The topic of sustainability and all of its relatives – regenerative, climate-smart, and resource positive – are the hottest focus in agriculture right now. These initiatives are growing in popularity and influence because of the legitimate promise that farming practices can change the world. Despite many years and incredible investments in education and incentives, climate-smart practices are not being adopted as fast as climate experts tell us they need to be. 

It seems everyone wants to know more about farmers’ practices and decisions. In the food and agriculture sustainability world, system gains come from farmers making changes, improving sustainability on their farms. Everyone wants to be able to claim they helped make it happen. Collectively, we forget an essential element in this discussion – farmers are people, too!

Understanding the agronomic, economic, and production realities a farmer faces is required to support systems that bring about sustainability improvements. Farmers will not choose to do something on their farm that causes them to lose productivity or profit. The reality is that farmers make decisions with other factors in mind, including agronomics and economics.

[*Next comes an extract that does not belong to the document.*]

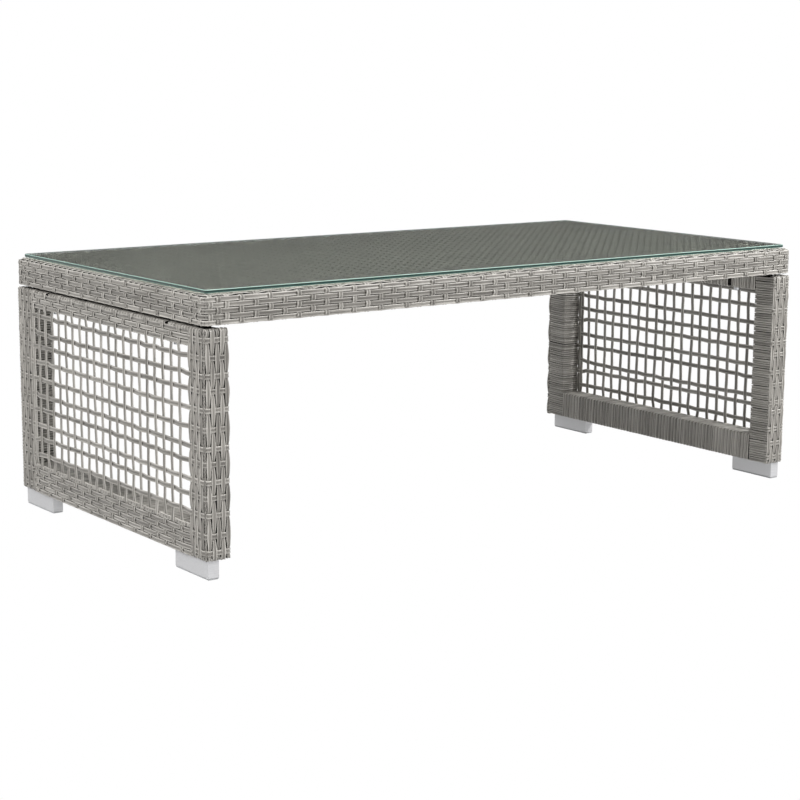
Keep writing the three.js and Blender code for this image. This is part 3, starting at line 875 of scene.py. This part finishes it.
def plastic_material(name, colour, roughness, sheen=0.5):
    """Moulded plastic, or a powder coat, with a fine grain."""
    material, nodes, links, shader = new_material(name)
    coords = nodes.new("ShaderNodeTexCoord")
    grain = noise_node(nodes, links, coords.outputs["Object"], 900, 2).outputs["Fac"]
    link_colours(nodes, links, shader, grain, [(0.35, tuple(c * 0.85 for c in colour)), (0.65, colour)])
    link_bump(nodes, links, shader, grain, 0.2, 0.2 * MM)
    shader.inputs["Roughness"].default_value = roughness
    shader.inputs["Specular IOR Level"].default_value = sheen
    return material


def lets_lamps_through(nodes, links, shader, tint):
    """Rays from the lamps pass straight through, so what lies under the glass is lit."""
    passing = nodes.new("ShaderNodeBsdfTransparent")
    passing.inputs["Color"].default_value = (*tint, 1)
    shadow = nodes.new("ShaderNodeLightPath").outputs["Is Shadow Ray"]
    mix_by_ray(nodes, links, shadow, shader.outputs["BSDF"], passing.outputs["BSDF"], "Material Output")


GLASS_TINT = (0.86, 0.895, 0.86)


def glass_material():
    """Clear glass with a faint green tint and the slight waviness of a toughened sheet."""
    material, nodes, links, shader = new_material("clear_glass")
    shader.inputs["Base Color"].default_value = (*GLASS_TINT, 1)
    shader.inputs["Roughness"].default_value = 0.0
    shader.inputs["IOR"].default_value = 1.5
    shader.inputs["Transmission Weight"].default_value = 1
    coords = nodes.new("ShaderNodeTexCoord")
    waves = noise_node(nodes, links, coords.outputs["Object"], 6, 1).outputs["Fac"]
    link_bump(nodes, links, shader, waves, 0.02, 1 * MM)
    lets_lamps_through(nodes, links, shader, GLASS_TINT)
    return material


def glass_edge_material(low, high):
    """The green of the sheet seen edge on, with pale bands along its top and bottom arrises that are a
    painted highlight.
    """
    material, nodes, links, shader = new_material("glass_edge")
    coords = nodes.new("ShaderNodeTexCoord")
    axes = nodes.new("ShaderNodeSeparateXYZ")
    links.new(coords.outputs["Object"], axes.inputs[0])
    across = nodes.new("ShaderNodeMapRange")
    across.inputs["From Min"].default_value = low * MM
    across.inputs["From Max"].default_value = high * MM
    links.new(axes.outputs["Z"], across.inputs["Value"])
    noise = noise_node(nodes, links, coords.outputs["Object"], 14, 2).outputs["Fac"]
    wobble = math_node(nodes, links, "MULTIPLY", noise, 0.12)
    place = math_node(nodes, links, "ADD", across.outputs[0], wobble)
    # Painted highlight: the pale bands at the top and bottom of the edge stand for light caught on the
    # arrises.
    arris_highlight, deep, middle = (0.36, 0.52, 0.46), (0.005, 0.028, 0.022), (0.014, 0.07, 0.055)
    stops = [(0.1, arris_highlight), (0.24, middle), (0.5, deep), (0.84, deep), (0.97, arris_highlight)]
    link_colours(nodes, links, shader, place, stops)
    shader.inputs["Roughness"].default_value = 0.12
    shader.inputs["IOR"].default_value = 1.5
    return material


# ---- Pieces that aren't woven ----

FOOT_BEVEL, GLIDE_BEVEL, RIB_BEVEL = 0.8 * MM, 0.2 * MM, 0.3 * MM
GLIDE_RIB_PITCH = 4.0 * MM
GLIDE_RIB_SHARE = 0.62  # of the pitch that a rib takes up
GLIDE_PLATE_SHARE = 0.35  # of a glide's height that its plate takes up
RIB_OVERLAP = 0.1 * MM  # how far the ribs go up into the plate


def add_box(shape, low, high, width, segments):
    """Adds a box with rounded edges to a bmesh."""
    made = bmesh.ops.create_cube(shape, size=1)["verts"]
    bmesh.ops.scale(shape, vec=high - low, verts=made)
    bmesh.ops.translate(shape, vec=(high + low) / 2, verts=made)
    edges = list({edge for vertex in made for edge in vertex.link_edges})
    bmesh.ops.bevel(shape, geom=edges, offset=width, segments=segments, profile=0.5, affect="EDGES")


def bevelled_box(name, low, high, width, segments):
    """A box with rounded edges as a new object, in metres."""
    shape = bmesh.new()
    add_box(shape, Vector(low), Vector(high), width, segments)
    mesh = bpy.data.meshes.new(name)
    shape.to_mesh(mesh)
    shape.free()
    return add_object(name, mesh)


def ribbed_glide(name, low, high):
    """A pad whose underside is cut into short ribs across its width."""
    plate_low = high.z - (high.z - low.z) * GLIDE_PLATE_SHARE
    glide = bevelled_box(name, (low.x, low.y, plate_low), high, GLIDE_BEVEL, 1)
    shape = bmesh.new()
    shape.from_mesh(glide.data)
    count = round((high.y - low.y) / GLIDE_RIB_PITCH)
    pitch = (high.y - low.y) / count
    for i in range(count):
        start = low.y + i * pitch + pitch * (1 - GLIDE_RIB_SHARE) / 2
        corner_low = Vector((low.x, start, low.z))
        corner_high = Vector((high.x, start + pitch * GLIDE_RIB_SHARE, plate_low + RIB_OVERLAP))
        add_box(shape, corner_low, corner_high, RIB_BEVEL, 1)
    shape.to_mesh(glide.data)
    shape.free()
    return glide


def glass_plate(material, edge_material):
    """The glass sheet, with rounded corners and a bevelled edge in its own material."""
    low, high = (Vector(corner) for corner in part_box("glass_top"))
    radius, arris = 4 * MM, 0.7 * MM
    levels = [(low.z, arris), (low.z + arris, 0.0), (high.z - arris, 0.0), (high.z, arris)]
    shape = bmesh.new()
    rings = []
    for z, inset in levels:
        ring = []
        for corner, (sx, sy) in enumerate(((1, 1), (-1, 1), (-1, -1), (1, -1))):
            for step in range(TURN_STEPS + 1):
                angle = (corner + step / TURN_STEPS) * QUARTER
                x = sx * (high.x - radius) + (radius - inset) * math.cos(angle)
                y = sy * (high.y - radius) + (radius - inset) * math.sin(angle)
                ring.append(shape.verts.new((x, y, z)))
        rings.append(ring)
    shape.faces.new(rings[0][::-1])
    shape.faces.new(rings[-1])
    count = len(rings[0])
    for below, above in zip(rings, rings[1:]):
        for i in range(count):
            side = shape.faces.new((below[i], below[(i + 1) % count], above[(i + 1) % count], above[i]))
            side.material_index = 1
    mesh = bpy.data.meshes.new("glass_plate")
    shape.to_mesh(mesh)
    shape.free()
    register(add_object("glass_plate", mesh), material, "glass", "glass", "glass_top")
    mesh.materials.append(edge_material)


def feet(metal, plastic):
    for side in ("left", "right"):
        for end in ("front", "rear"):
            foot = f"{side}_{end}_foot"
            block = bevelled_box(f"{foot}_block", *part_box(foot), FOOT_BEVEL, 3)
            register(block, metal, "foot_metal", "table", foot)
            glide = f"{side}_{end}_glide"
            pad = ribbed_glide(f"{glide}_pad", *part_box(glide))
            register(pad, plastic, "glide", "table", glide)


def paint(names, material):
    for name in names:
        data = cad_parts[name].data
        data.materials.clear()
        data.materials.append(material)


def paint_frame():
    """Materials for the CAD nodes that are shown as they are."""
    # A dark powder coat on the frame, made near black so that the gaps between the strands, where the tubes
    # show, read darker: partly the coat's own colour, partly painted shade.
    coat_and_gap_shade = plastic_material("dark_coat_and_gap_shade", (0.012, 0.011, 0.01), 0.75, sheen=0.15)
    steel = metal_material("zinc_plated_steel", (0.5, 0.51, 0.52), 0.3, (500, 500, 500))
    black = plastic_material("black_plastic", (0.02, 0.02, 0.02), 0.5)
    clear = plastic_material("clear_soft_plastic", (0.75, 0.8, 0.79), 0.25)
    names = list(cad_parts)
    bare = [n for n in names if "weave" not in n]
    paint([n for n in bare if n.startswith("top_") or n.endswith(("_post", "_rail"))], coat_and_gap_shade)
    paint([n for n in names if n.endswith(("_bolt", "_nut"))], steel)
    paint([n for n in names if n.endswith("_spacer")], black)
    paint([n for n in names if n.startswith("bumper_")], clear)


# ---- Stage, light and camera ----

CAMERA_PLACE = Vector((-1.9554, -2.5930, 0.7531))
CAMERA_AZIMUTH = -36.525
CAMERA_ELEVATION = 10.377
CAMERA_ROLL = 0.376
CAMERA_LENS = 86.07

# Each lamp: place, what it is aimed at, size and power. The last one is low, to light under the tabletop.
LAMPS = {
    "key": ((1.9, -1.5, 1.85), (0.2, 0, 0.25), 0.65, 72),
    "fill": ((-3.2, 0.2, 2.4), (-0.2, 0, 0.2), 0.8, 58),
    "low": ((-1.6, -3.0, 0.6), (0.3, 0, 0.2), 0.8, 27),
}
FLOOR_REACH = 30.0
FLOOR_GREY = 0.52


def camera():
    a, e, r = (math.radians(v) for v in (CAMERA_AZIMUTH, CAMERA_ELEVATION, CAMERA_ROLL))
    back = Vector((math.sin(a) * math.cos(e), -math.cos(a) * math.cos(e), math.sin(e)))
    level = Vector((0, 0, 1)).cross(back).normalized()
    upright = back.cross(level)
    right = level * math.cos(r) + upright * math.sin(r)
    up = upright * math.cos(r) - level * math.sin(r)
    data = bpy.data.cameras.new("camera")
    data.lens = CAMERA_LENS
    data.sensor_width = 36
    data.clip_end = 60
    cam = add_object("camera", data)
    cam.matrix_world = Matrix((
        (right.x, up.x, back.x, CAMERA_PLACE.x),
        (right.y, up.y, back.y, CAMERA_PLACE.y),
        (right.z, up.z, back.z, CAMERA_PLACE.z),
        (0, 0, 0, 1),
    ))
    bpy.context.scene.camera = cam


def area_light(name, place, aim, size, power):
    data = bpy.data.lights.new(name, "AREA")
    data.shape = "DISK"
    data.size = size
    data.energy = power
    light = add_object(name, data)
    light.location = place
    light.rotation_mode = "QUATERNION"
    light.rotation_quaternion = (Vector(aim) - Vector(place)).to_track_quat("-Z", "Y")


def white_floor():
    """White to the camera and in reflections, with no shadow, and a grey that throws light back up."""
    mesh = bpy.data.meshes.new("floor")
    r = FLOOR_REACH
    mesh.from_pydata([(-r, -r, 0), (r, -r, 0), (r, r, 0), (-r, r, 0)], [], [(0, 1, 2, 3)])
    floor = add_object("floor", mesh)
    material, nodes, links, shader = new_material("pale_floor")
    shader.inputs["Base Color"].default_value = (FLOOR_GREY, FLOOR_GREY, FLOOR_GREY, 1)
    shader.inputs["Roughness"].default_value = 0.9
    white = nodes.new("ShaderNodeEmission")
    path = nodes.new("ShaderNodeLightPath")
    seen = math_node(nodes, links, "MAXIMUM", path.outputs["Is Camera Ray"], path.outputs["Is Glossy Ray"])
    mix_by_ray(nodes, links, seen, shader.outputs["BSDF"], white.outputs["Emission"], "Material Output")
    mesh.materials.append(material)


def studio():
    """A white backdrop. Its light is white at the horizon, soft overhead and dim between, to keep the glass
    clear."""
    world = bpy.data.worlds.new("studio")
    world.use_nodes = True
    nodes, links = world.node_tree.nodes, world.node_tree.links
    coords = nodes.new("ShaderNodeTexCoord")
    axes = nodes.new("ShaderNodeSeparateXYZ")
    links.new(coords.outputs["Generated"], axes.inputs[0])
    sky = ramp(nodes, [(0.035, (0.6,) * 3), (0.07, (0.025,) * 3), (0.5, (0.1,) * 3), (0.8, (1.0,) * 3)])
    links.new(axes.outputs["Z"], sky.inputs["Fac"])
    light = nodes["Background"]
    links.new(sky.outputs["Color"], light.inputs["Color"])
    light.inputs["Strength"].default_value = 2.0
    white = nodes.new("ShaderNodeBackground")
    white.inputs["Color"].default_value = (1, 1, 1, 1)
    seen = nodes.new("ShaderNodeLightPath").outputs["Is Camera Ray"]
    mix_by_ray(nodes, links, seen, light.outputs["Background"], white.outputs["Background"], "World Output")
    bpy.context.scene.world = world


camera()
white_floor()
studio()
for name, (place, aim, size, power) in LAMPS.items():
    area_light(name, place, aim, size, power)
bpy.context.scene.view_settings.view_transform = "Standard"
wicker = wicker_material("wicker_strand", (0.085, 0.079, 0.07), (0.23, 0.218, 0.198), (0.49, 0.47, 0.436))
weave_tabletop(wicker)
for side in ("left", "right"):
    weave_panel(side, wicker)
feet(metal_material("satin_foot_metal", (0.62, 0.62, 0.63), 0.55, (40, 700, 700), metallic=0.6),
     plastic_material("glide_plastic", (0.5, 0.51, 0.52), 0.6))
paint_frame()
glass_plate(glass_material(), glass_edge_material(glass_low[2], glass_high[2]))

We all, farmers or not, make choices based on more than just dollars and cents. For example, all cars take us from point A to B, but we don’t all buy the least expensive car. Price is just one consideration. In our decision grid, we also include factors such as brand reputation, features, color, etc… Even smaller purchases require a more nuanced decision process. We might like a particular brand or clothing style because we like how we look or feel in them, and we might be willing to pay a little more for that.

If this is true about cars and clothes, how much more should it be true when we encourage farmers to change production practices, which can impact a farm business’s success? We need to do more than just put the decision in terms of costs, profits, and yields. We need to better understand the full picture, the personal motivations, and the drivers farmers consider when making changes to how they farm. We need to stop telling farmers how to farm and better understand why they farm, their hopes and dreams for the future, and how they see themselves on the land.

The folks at Farm Journal’s Trust in Food initiative are leading the way in thinking about farmers holistically. In addition to crunching numbers to help farmers understand and recognize the value of implementing climate-smart farming practices, they are exploring the “Human Dimensions” of farmer practice change. They endeavor to support farmers in all aspects of decision-making. Understanding the full picture of what goes into a farmer making choices is the first step to working with them instead of talking to them.

We all know farming is hard work, and our global society depends on our ability to work as an industry, farmers, suppliers, food companies, and consumers to bring about a sustainable future for our world. There has never been a better time to work in agriculture.